For the sake of the security men, I always went with my wife or one of my children. Chief Simeon is another big brother. I call the wife big sis. I am home with the wife, whether or not he is home. I would call another big bros, “Presido, you dey house? I dey your neighbourhood.” He would “order” me, “Go house go wait for me, madam dey house. I go dey house in 30 minutes.” There are a few more of these special relationships.

I grew accustomed to this trust until I had a shocker.  I told a young couple I would come to visit them. I have known the wife for a long time as a spinster, but the husband only recently. As a rule, I want to know and possibly be also close to husbands of married women who are my friends, just as my female friends have to know my wife.

I told them the time and kept to it. The husband went out and was caught up in the notorious Lagos traffic. I decided to wait for him. All of a sudden, I heard a bang on the door and someone frantically trying to open the protector. Then he stormed in sweating profusely. I had thought he was rushing because he kept an older person waiting. Then he saw my wife. His demeanour changed: he was apparently embarrassed and deflated because he thought I was home alone with his wife. I was soooo pissed off.
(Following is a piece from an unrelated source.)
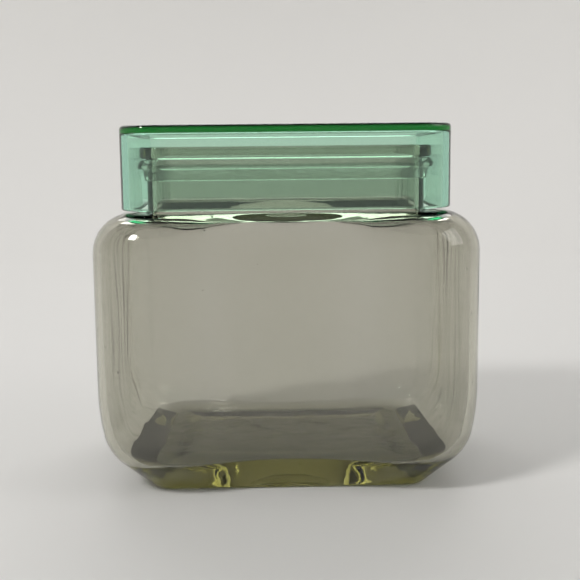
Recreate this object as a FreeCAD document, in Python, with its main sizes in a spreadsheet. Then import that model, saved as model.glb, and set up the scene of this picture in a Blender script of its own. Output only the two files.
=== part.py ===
"""A rectangular glass storage jar with a push-over lid: glass jar, soft neck seal and one-piece lid.

Millimetres, +Z up, +X along the wide side, the front at -Y. The origin is the middle of the foot's underside.
"""

import FreeCAD
import Part
import math
import os
import Sketcher

DOCUMENT = FreeCAD.newDocument("StorageJar")
UP = FreeCAD.Vector(0, 0, 1)
START, END = 1, 2
CENTRE = 3
ORIGIN = (-1, 1)

# ---------------------------------------------------------------- driving dimensions

SIZES = {
    # the glass body at its widest, between heel and shoulder
    "body_width": 152,
    "body_depth": 118,
    "body_corner": 24,
    "body_pinch": 10,  # how far the middle of the front and back is drawn in
    "bulge_place": 0.66,  # where the front bulges most, as a share of the half width
    "bulge_share": 0.33,  # the bulge's radius as a share of bulge and waist radius together
    # the straight-sided foot and the bevelled heel above it
    "foot_width": 109,
    "foot_depth": 84,
    "foot_corner": 8,
    "heel_radius": 18,
    "bevel_angle": 50,  # degrees off the vertical
    "floor_height": 13,
    "push_up": 1.5,
    "push_up_margin": 7,
    # the shoulder, a quarter ellipse that ends in a straight-sided crown
    "shoulder_start": 94.4,
    "shoulder_rise": 16,
    "crown_width": 122,
    "crown_depth": 94,
    "crown_corner": 13,
    "guard_step": 5,  # between the two levels that hold a loft upright where it meets the wall
    "glass_wall": 3.5,
    # the neck and the bead round its mouth
    "neck_width": 109,
    "neck_depth": 79.3,
    "neck_corner": 8,
    "bead_reach": 3,
    "bead_height": 4.6,
    "bead_round": 1.2,
    "jar_height": 135.8,
    # the soft seal stretched round the neck under the bead
    "seal_gap": 0.4,
    "seal_height": 8,
    "seal_wall": 0.9,
    "fin_reach": 3.9,
    "fin_height": 3.5,
    # the lid
    "lid_width": 128.5,
    "lid_depth": 98,
    "lid_corner": 14,
    "lid_wall": 3,
    "lid_bottom": 111.6,
    "lid_top": 144,
    "lid_round": 1.8,
    "lid_rim_round": 1,
    "lid_inner_round": 1,
}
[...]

Then I remembered my friends who trusted me when I was alone with their wives. I have been taking their trust for granted. I dedicate today’s article to Deno Bayagbon, Emma Esinnah, Ese Omosivwe, Chief Jim Ogugua, Dan Aghwadoma (Beatrice’s husband), Oga Chris, Olorogun Jacob Diedjomahor, Chief Simeon Ohwofa, Prince Austin Enajemo-Isire and a few others. Your trust has a new meaning to me.